I am a grade 12 student studying in Dubai Modern High School and i believe that i have found the maximum number of elements possible.

 

Please reply to thread if interested.

 

 

Posted

!

Moderator Note

 

Sunshaker - I hid your hijack. Please do not advertise your own thread in another's. Thanks

 

 

i had no intention of hijacking, i enjoy thinking on the periodic table, i just replied with a simple table i had made,

 

Can i at least state i believe there are a possible 172 elements.

Posted

i had no intention of hijacking, i enjoy thinking on the periodic table, i just replied with a simple table i had made,

 

Can i at least state i believe there are a possible 172 elements.

 

 

!

Moderator Note

Sure. In your own thread and with ample explanation / evidence.

Posted

The higher elements are radioactively unstable. The heavier elements are so unstable they quickly decay. For that reason I don't think there is a definite maximum number of elements. These higher elements were created in laboratories and don't exist in nature.

Posted

The higher elements are radioactively unstable. The heavier elements are so unstable they quickly decay. For that reason I don't think there is a definite maximum number of elements. These higher elements were created in laboratories and don't exist in nature.

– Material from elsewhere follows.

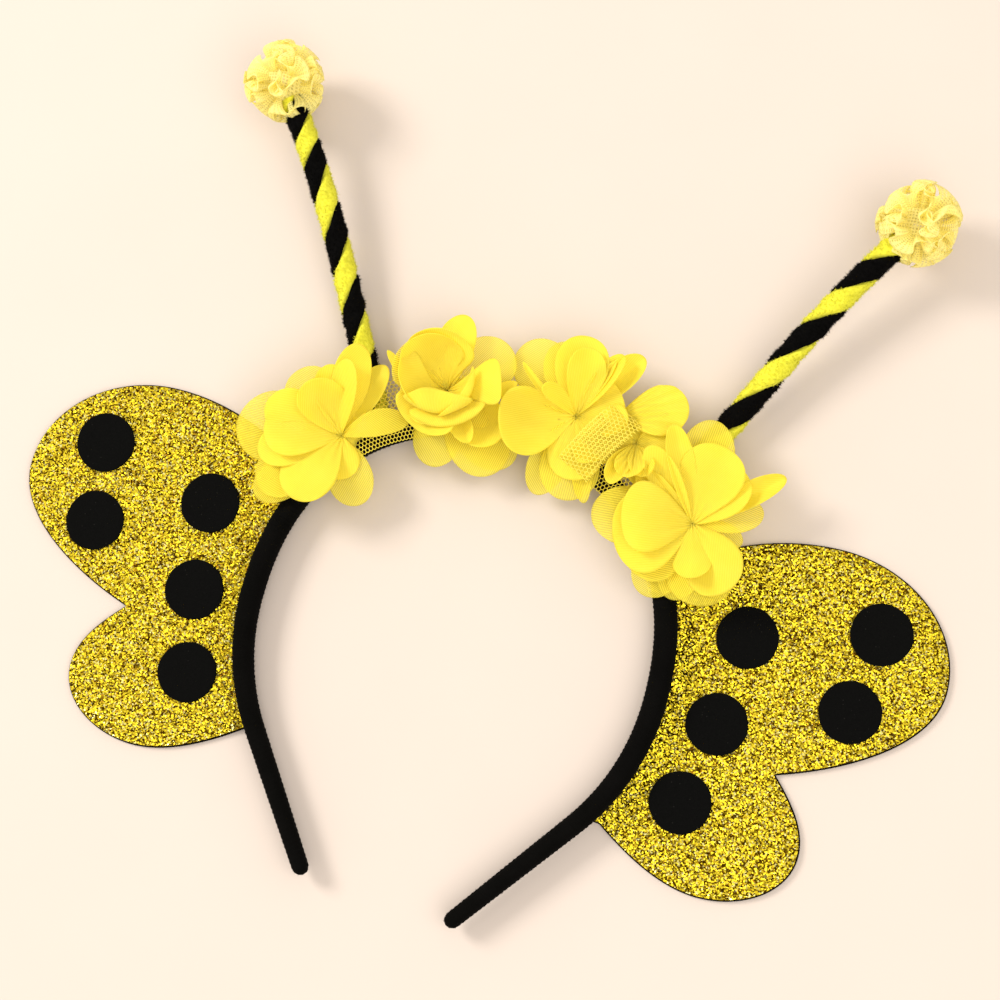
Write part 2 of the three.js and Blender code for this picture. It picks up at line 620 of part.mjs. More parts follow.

If there is no upper limit imposed by other forces, gravity seems to impose the minimum size of a neutron star, whose structure seems inconsistent with an atom because neutron stars contain electrons.

Posted

The higher elements are radioactively unstable. The heavier elements are so unstable they quickly decay. For that reason I don't think there is a definite maximum number of elements. These higher elements were created in laboratories and don't exist in nature.

 

There should be a maximum, since the nuclear force saturates but adding protons increases the repulsion. You will reach a size where you can no longer form a bound state with an added proton.

Posted

 

There should be a maximum, since the nuclear force saturates but adding protons increases the repulsion. You will reach a size where you can no longer form a bound state with an added proton.

 

Is that the point at which rather than decaying quickly the new element doesn't form in the first place? And yr next post will be a landmark - 24k posting (k can stand for thousand or karat)

Posted

 

Is that the point at which rather than decaying quickly the new element doesn't form in the first place? And yr next post will be a landmark - 24k posting (k can stand for thousand or karat)

 

It shouldn't form in the first place, though the possibility of magic numbers (more tightly bound nuclei for filled shells) makes it a more complicated situation than just looking at electrostatic repulsion.

Posted

 

It shouldn't form in the first place, though the possibility of magic numbers (more tightly bound nuclei for filled shells) makes it a more complicated situation than just looking at electrostatic repulsion.

 

24k gold! Grats and thanks so much, Tom!